Selbst ist die Frau ...
Inga wirkt auf den ersten Blick nicht wie eine typische Aktivistin. Deshalb überrascht ihre Rebellion umso mehr. Ja, Inga ist eine ganz normale Isländerin vom Land. Sie hat nichts vom Klischee der starken Frau, die jedem erzählt: «Ich bin eine Rebellin!» Sie ist ein sehr ruhiger Mensch. Die isländische Landwirtschaft ist bis heute sehr männlich geprägt. Doch in jüngerer Zeit treten Frauen immer stärker in den Vordergrund, es gibt sogar einige, die ihren eigenen Hof bewirtschaften. Viele Männer haben damit ein Problem, immer noch. Zum einen hat mich dieser Konflikt interessiert – aber zu meinem Film wurde ich auch durch die Diskussion in der Unterhaltungsindustrie und die Frage, welchen Platz Frauen im zeitgenössischen Film einnehmen, inspiriert.

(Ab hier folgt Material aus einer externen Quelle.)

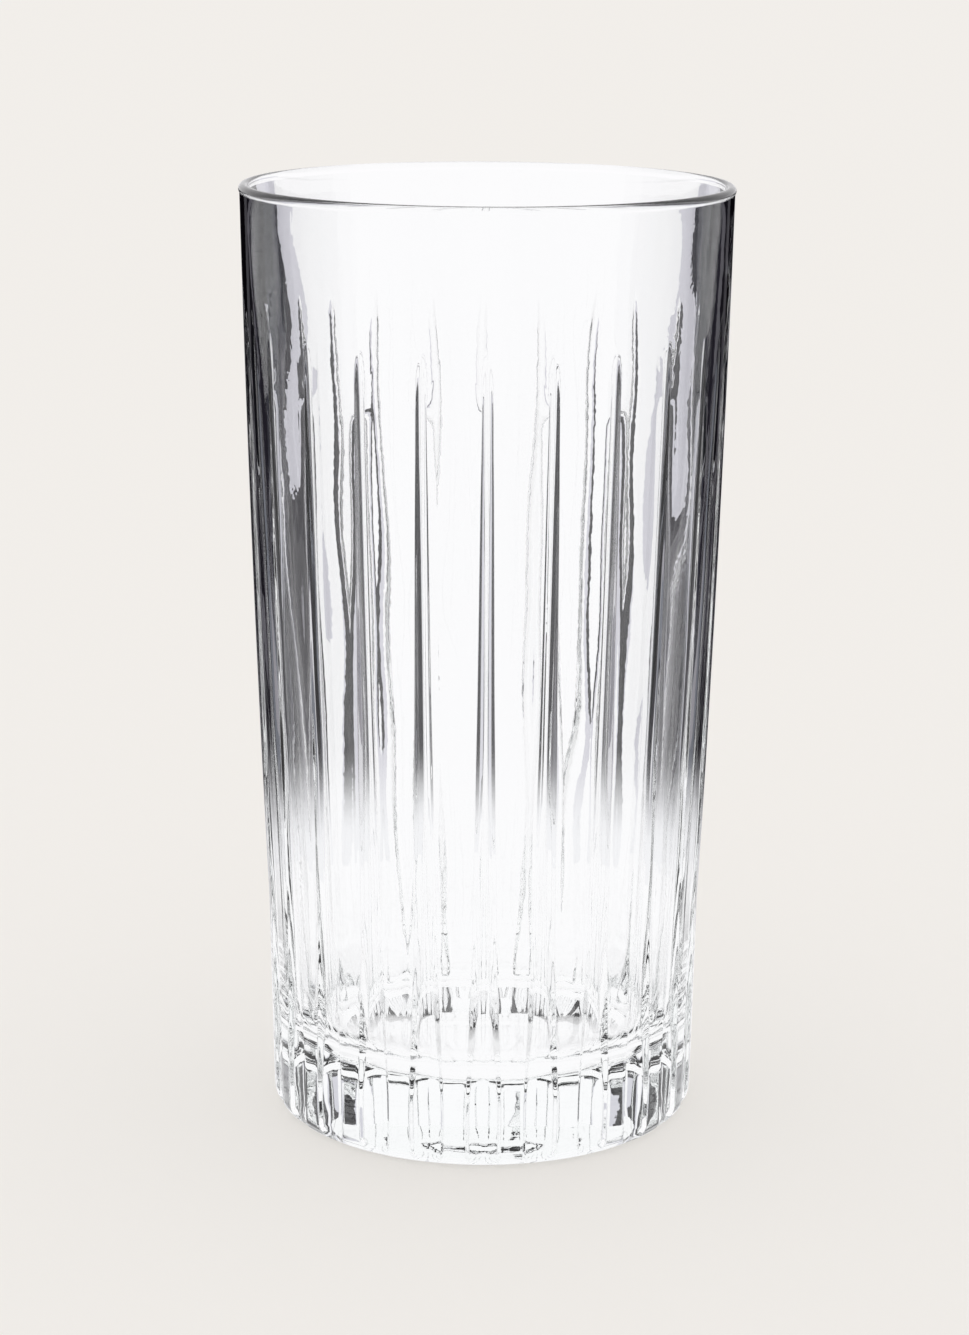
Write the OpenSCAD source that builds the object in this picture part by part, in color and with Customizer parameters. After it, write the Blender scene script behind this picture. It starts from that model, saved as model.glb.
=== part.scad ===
// Tall highball glass, pressed in one piece: a thick floor, a tapering wall with a rounded lip,
// and upright grooves all round that widen and deepen towards the foot.
// The origin is the middle of the resting plane, and the axis points up.

/* [Body] */
// Height of the glass
glass_h = 150; // [135:1:170]
// Outer radius of the foot
foot_r = 34.35; // [32:0.05:36]
// Height of the foot, above which the side opens more
foot_h = 35; // [22:1:45]
// Outer radius at the top of the foot
waist_r = 34.95; // [33:0.05:37]
// Outer radius just under the lip
rim_r = 38.45; // [37:0.05:42]
// How far the side swells beyond a straight line
side_swell = 0.38; // [0:0.02:0.8]
// Radius of the rounded heel
heel_r = 3; // [1.5:0.1:5]

/* [Lip] */
// Thickness of the rounded lip
lip_t = 1.7; // [1.4:0.05:2.4]
// How far the lip stands out beyond the side
lip_bulge = 0.2; // [0.05:0.05:0.4]

/* [Inside] */
// Thickness of the floor
floor_t = 11.6; // [8:0.1:20]
// Inner radius where the side meets the rounding of the floor
well_r = 30; // [27:0.1:31]
// Radius of the rounding between side and floor
well_round = 9.8; // [3:0.1:12]

/* [Underside] */
// Inner radius of the ring that the glass stands on
ring_r = 27; // [20:0.5:29]
// Depth of the shallow hollow inside that ring
hollow_h = 1.5; // [0.5:0.1:3]

/* [Grooves] */
// Number of grooves round the glass
groove_count = 24; // [18:1:28]
// Height at which the grooves are deepest
body_z = 68; // [50:1:90]
// Height above which the grooves run out
runout_z = 114; // [100:0.5:122]
// Height at which the grooves end
groove_top = 129.5; // [124:0.5:136]
// Width of a groove at the heel
groove_foot_w = 5.4; // [3.5:0.1:6.2]
// Width of a groove at the top of the foot
groove_waist_w = 5; // [3.5:0.1:6.2]
// Width of a groove where it is deepest
groove_body_w = 4.2; // [2:0.1:5]
// Width of a groove where it starts to run out
groove_top_w = 1.9; // [1:0.1:3]
// Width of a groove's flat bed at the heel
bed_foot_w = 4.2; // [1:0.1:4.6]
// Width of the bed at the top of the foot
bed_waist_w = 2; // [0.5:0.1:3]
// Width of the bed where the groove is deepest
bed_body_w = 0.6; // [0.3:0.05:1.5]
// Width of the bed where the groove runs out
bed_top_w = 0.3; // [0.2:0.05:0.8]
// Depth of a groove at the heel
depth_foot = 0.6; // [0.3:0.05:0.9]
// Depth at the top of the foot
depth_waist = 0.85; // [0.3:0.05:1.2]
// Depth where the groove is deepest
depth_body = 1.1; // [0.4:0.05:1.4]
// Depth where the groove starts to run out
depth_top = 0.4; // [0.2:0.05:0.8]

/* [Hidden] */
$fn = 180;
glass_colour = [0.84, 0.91, 0.9];
// How far the grooved column reaches beyond the glass
overrun = 0.5;
// Steps in the curves of the profile
lip_steps = 14;
heel_steps = 6;
well_steps = 10;
hollow_steps = 6;
side_steps = 8;
// Rows of the grooves along the heel, the side and the run-out
heel_rows = 4;
side_rows = 3;
runout_rows = 4;
// Part of a right angle at which the grooves' heel starts
heel_start_share = 0.2;
// How far past its end, in parts of the run-out, the last row of a groove lies
past_end = 0.1;
// Part of the hollow's arc that is drawn before its straight end at the ring
hollow_share = 0.85;
// Flat width that the resting ring keeps beside the rounding of the heel
ring_land = 0.8;

lip_r = lip_t / 2;
lip_x = rim_r + lip_bulge - lip_r;
lip_z = glass_h - lip_r;
lip_start = -acos((lip_r - lip_bulge) / lip_r);
side_top = lip_z + lip_r * sin(lip_start);
heel_round = min(heel_r, foot_r - ring_r - ring_land);
heel_x = foot_r - heel_round;
half_pitch = 180 / groove_count;
heel_start = 90 * heel_start_share;
heel_start_z = heel_round * (1 - cos(heel_start));
inner_top_r = lip_x - lip_r;
well_z = floor_t + well_round;
inner_lean = atan((inner_top_r - well_r) / (lip_z - well_z));
well_x = well_r - well_round * cos(inner_lean);
hollow_r = (ring_r * ring_r + hollow_h * hollow_h) / (2 * hollow_h);
hollow_half = asin(ring_r / hollow_r);
last_z = runout_z + (groove_top - runout_z) * (1 + past_end);

// Radius of the outer side at a height above the heel
function side_r(z) =
    z < foot_h
        ? foot_r + (waist_r - foot_r) * (z - heel_round) / (foot_h - heel_round)
        : let (t = (z - foot_h) / (side_top - foot_h))
          waist_r + (rim_r - waist_r) * t + 4 * side_swell * t * (1 - t);

// Height on the heel's arc at a share of its right angle
function heel_z(share) = heel_round * (1 - cos(90 * share));

// Outer radius, with the heel's arc carried on in a straight line below its first row
function outer_r(z) =
    z < heel_start_z ? heel_x + heel_round * sin(heel_start) - (heel_start_z - z) / tan(heel_start)
    : z < heel_round ? heel_x + sqrt(pow(heel_round, 2) - pow(heel_round - z, 2))
    : side_r(z);

// A groove's width, its bed's width and its depth at a height, even above the start of the run-out
function groove_w(z) = lookup(z, [
    [0, groove_foot_w], [foot_h, groove_waist_w], [body_z, groove_body_w], [runout_z, groove_top_w]]);
function bed_w(z) = lookup(z, [
    [0, bed_foot_w], [foot_h, bed_waist_w], [body_z, bed_body_w], [runout_z, bed_top_w]]);
function full_depth(z) = lookup(z, [
    [0, depth_foot], [foot_h, depth_waist], [body_z, depth_body], [runout_z, depth_top]]);

// Depth of the bed below the side: above runout_z it rises and leaves the glass at groove_top
function bed_depth(z) =
    let (t = max(0, (z - runout_z) / (groove_top - runout_z)))
    full_depth(z) * (1 - t * t);

// Points along an arc
function arc(x, z, r, from, to, steps) =
    [for (i = [0:steps]) let (a = from + (to - from) * i / steps) [x + r * cos(a), z + r * sin(a)]];

// Half section of the glass without its grooves
module half_section() {
    polygon(concat(
        arc(heel_x, heel_round, heel_round, -90, 0, heel_steps),
        [for (i = [1:side_steps]) let (z = foot_h + (side_top - foot_h) * (i - 1) / side_steps)
            [side_r(z), z]],
        arc(lip_x, lip_z, lip_r, lip_start, 180, lip_steps),
        arc(well_x, well_z, well_round, -inner_lean, -90, well_steps),
        [[0, floor_t]],
        arc(0, hollow_h - hollow_r, hollow_r, 90, 90 - hollow_half * hollow_share, hollow_steps),
        [[ring_r, 0]]
    ));
}

// Heights of the rows that shape the grooves, from below the resting plane to past their ends
groove_rows = concat(
    [-overrun],
    [for (i = [0:heel_rows]) heel_z(heel_start_share + (1 - heel_start_share) * i / heel_rows)],
    [foot_h, body_z],
    [for (i = [1:side_rows]) body_z + (runout_z - body_z) * i / side_rows],
    [for (i = [1:runout_rows]) runout_z + (last_z - runout_z) * sin(90 * i / runout_rows)]
);

// One groove at a height, seen along the axis, groove towards +Y: the bed's two corners, and the
// two points outside the glass that its flanks reach
function groove_section(z) =
    let (
        bed = bed_w(z) / 2,
        bed_y = outer_r(z) - bed_depth(z),
        lean = (groove_w(z) / 2 - bed) / full_depth(z),
        reach = bed + lean * (bed_depth(z) + overrun)
    )
    [[reach, outer_r(z) + overrun], [bed, bed_y], [-bed, bed_y], [-reach, outer_r(z) + overrun]];

// The same four points where the column stands clear of the plain band and the lip
clear_section =
    [for (p = groove_section(last_z)) p * (rim_r + lip_bulge + overrun * 2) / norm(p)];

// A section turned to a groove's place and lifted to its height
function placed(section, angle, z) =
    [for (p = section) [p.x * cos(angle) - p.y * sin(angle), p.x * sin(angle) + p.y * cos(angle), z]];

// One full row of the column, all round
function column_row(section, z) =
    [for (i = [0:groove_count - 1]) each placed(section, 2 * i * half_pitch, z)];

// A column with grooves all round, wider than the glass between and above the grooves
module grooved_column() {
    rows = concat(
        [for (z = groove_rows) column_row(groove_section(z), z)],
        [for (z = [last_z + overrun, glass_h + overrun]) column_row(clear_section, z)]
    );
    side = len(rows[0]);
    last = len(rows) - 1;
    polyhedron(
        points = [for (row = rows) each row],
        faces = concat(
            [[for (k = [0:side - 1]) k]],
            [for (i = [0:last - 1], k = [0:side - 1])
                let (a = i * side + k, b = i * side + (k + 1) % side)
                each [[a, a + side, b], [b, a + side, b + side]]],
            [[for (k = [side - 1:-1:0]) last * side + k]]
        )
    );
}

// The whole glass, one groove facing the front
module tumbler() {
    color(glass_colour)
    intersection() {
        rotate_extrude() half_section();
        grooved_column();
    }
}

tumbler();
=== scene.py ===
import math

import bpy
import numpy as np
from mathutils import Matrix


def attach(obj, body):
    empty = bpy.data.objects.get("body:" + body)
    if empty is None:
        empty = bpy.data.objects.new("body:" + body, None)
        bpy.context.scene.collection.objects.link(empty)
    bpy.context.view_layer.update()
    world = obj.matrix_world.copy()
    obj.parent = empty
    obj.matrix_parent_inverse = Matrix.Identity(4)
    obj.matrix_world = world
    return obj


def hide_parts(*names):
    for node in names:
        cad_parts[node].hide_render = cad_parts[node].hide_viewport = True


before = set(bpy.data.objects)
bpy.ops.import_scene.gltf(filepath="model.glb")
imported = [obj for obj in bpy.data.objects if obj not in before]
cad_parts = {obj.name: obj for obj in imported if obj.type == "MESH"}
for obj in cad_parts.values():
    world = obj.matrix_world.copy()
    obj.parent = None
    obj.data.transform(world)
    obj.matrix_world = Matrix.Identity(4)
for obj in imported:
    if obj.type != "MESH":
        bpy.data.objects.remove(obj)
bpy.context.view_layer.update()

# The photographer's view: a lens of about 87 mm on the long side of the picture, half a metre
# from the axis of the glass and a little above its rim, looking down at the middle of the side.
IMAGE_HEIGHT_PX = 1335
SENSOR_MM = 36.0
FOCAL_PX = 3240.9
CAMERA_BACK = 0.5067
CAMERA_HEIGHT = 0.1967
LOOK_DOWN = math.radians(13.78)
CAMERA_ROLL = math.radians(0.34)

camera_data = bpy.data.cameras.new("camera")
camera_data.sensor_width = SENSOR_MM
camera_data.lens = FOCAL_PX * SENSOR_MM / IMAGE_HEIGHT_PX
camera_data.clip_start = 0.02
camera_data.clip_end = 60.0
camera = bpy.data.objects.new("camera", camera_data)
camera.matrix_world = (
    Matrix.Translation((0.0, -CAMERA_BACK, CAMERA_HEIGHT))
    @ Matrix.Rotation(math.pi / 2 - LOOK_DOWN, 4, "X")
    @ Matrix.Rotation(CAMERA_ROLL, 4, "Z")
)
bpy.context.scene.collection.objects.link(camera)
bpy.context.scene.camera = camera
bpy.context.scene.view_settings.view_transform = "Standard"
# Light is turned back again and again in the thick foot, so its way is followed a little longer.
bpy.context.scene.cycles.glossy_bounces = 6


# The tumbler: one gather of clear soda-lime glass, pressed in a mould. The plunger leaves the
# smooth inside, the mould the upright grooves, and a flame rounds the lip afterwards.
MM = 0.001
# Sizes in millimetres. Height and bulge of the lip are a hair under those of the solid, whose
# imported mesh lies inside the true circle.
GLASS_HEIGHT = 149.995
FOOT_RADIUS = 34.35
FOOT_HEIGHT = 35.0
WAIST_RADIUS = 34.95
RIM_RADIUS = 38.45
SIDE_SWELL = 0.38
HEEL_ROUND = 3.0
LIP_THICKNESS = 1.7
LIP_BULGE = 0.17
FLOOR_THICKNESS = 11.6
WELL_RADIUS = 30.0
WELL_ROUND = 9.8
RING_RADIUS = 27.0
HOLLOW_DEPTH = 1.5

# The grooves: how many, how far the first is turned from the front in degrees, between which
# heights they run out at the top, and between which they end round on the heel.
GROOVE_COUNT = 24
GROOVE_TURN = 0.4
RUNOUT_START = 117.0
GROOVE_TOP = 128.5
GROOVE_END_LOW = 0.3
GROOVE_END_HIGH = 3.3
# A groove's section at eleven heights, as distances from its middle: where its flat bed ends,
# where the bed's rounding ends, the crease in the flank, and the edge; then the slopes of the
# flank below and above its crease.
LEVELS = (0.0, 12.0, 22.0, 35.0, 47.0, 55.0, 63.0, 76.0, 92.0, 107.0, 118.0)
BED_END = (2.1, 2.1, 1.2, 0.5, 0.2, 0.1, 0.05, 0.05, 0.05, 0.05, 0.05)
ROUND_END = (2.25, 2.25, 1.4, 0.9, 0.5, 0.35, 0.2, 0.15, 0.25, 0.38, 0.5)
CREASE = (2.45, 2.45, 1.8, 1.4, 1.2, 1.05, 0.95, 0.85, 0.78, 0.74, 0.68)
EDGE = (2.75, 2.75, 2.4, 1.9, 1.75, 1.6, 1.5, 1.3, 1.14, 1.0, 0.87)
LOW_SLOPE = (1.1, 1.1, 0.8, 0.5, 0.4, 0.44, 0.5, 0.51, 0.51, 0.52, 0.51)
HIGH_SLOPE = (1.1, 1.1, 0.9, 0.6, 0.5, 0.62, 0.84, 0.88, 0.88, 0.86, 0.8)
# Half widths of the bends at crease and edge, how softly the edge meets the side, and the least
# width of a bend
CREASE_REACH = 0.06
EDGE_REACH = 0.06
EDGE_SOFTNESS = 0.03
SHORTEST_BEND = 0.01

# The mesh: columns over half a pitch, the shares of them at which the parts of a groove's section
# start, how far above the run-out's start they begin to grow even, and how even they get.
COLUMNS_PER_HALF_PITCH = 15
COLUMN_SHARES = (0.0, 1 / 15, 5 / 15, 7 / 15, 10 / 15, 12 / 15, 1.0)
EVEN_DELAY = 4.0
EVEN_SHARE = 0.7
# Points along each part of the profile, from the hollow underside to the floor inside. Insets and
# outsets place the rows on the flat of the ring, the margin ends the fine rows above the grooves,
# and the band's last two rows lie close under the lip.
HOLLOW_ROWS = 6
RING_INSET = 0.6
RING_OUTSETS = (1.2, 0.4)
HEEL_ROWS = 9
HEEL_FIRST_TURN = 0.08
SIDE_ROWS = 30
RUNOUT_ROWS = 24
RUNOUT_MARGIN = 2.5
BAND_ROWS = 4
BAND_LAST = (0.3, 0.1)
LIP_ROWS = 13
INNER_ROWS = 36
WELL_ROWS = 11
FLOOR_SHARES = (0.66, 0.33)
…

In der Gemeindeversammlung
Die Leute von der Genossenschaft sprechen über ihre Gegend, als handelte es sich um ein geheimnisvolles Land, als wäre es mehr ein philosophisches Konzept als ein tatsächlicher Ort. Ist diese Einstellung, dass die Bedürfnisse des Einzelnen hinter denen der Gemeinschaft zurückstehen müssen, immer noch weit verbreitet? Im Nordwesten von Island ist das tatsächlich so. Wenn man die Menschen dort reden hört, entsteht der Eindruck, als wäre die Gegend total autonom und bräuchte keine Hilfe von aussen. Diese Leute sind auch gegen die Europäische Union, sie wollen, dass Island unabhängig bleibt und sperren sich gegen die Zusammenarbeit mit «bösen» ausländischen Institutionen. Im Film fürchten sie sich vor den grossen Handelsketten in Reykjavik. Dabei handelt es sich um die gleiche Ideologie; nur die Tatsache, dass sich alles um die Kooperative und den gemeinsamen Besitz dreht, obwohl die Einrichtung längst nicht mehr nach demokratischen Prinzipien funktioniert, ist ziemlich einzigartig. Hier hatten sie zumindest früher noch gewisse Ideale. Deshalb würde ich sagen, ja, das Land, um das es geht, ist mehr ein philosophisches Konzept als etwas anderes. Aber was man damit anfangen soll, weiss schon lange niemand mehr.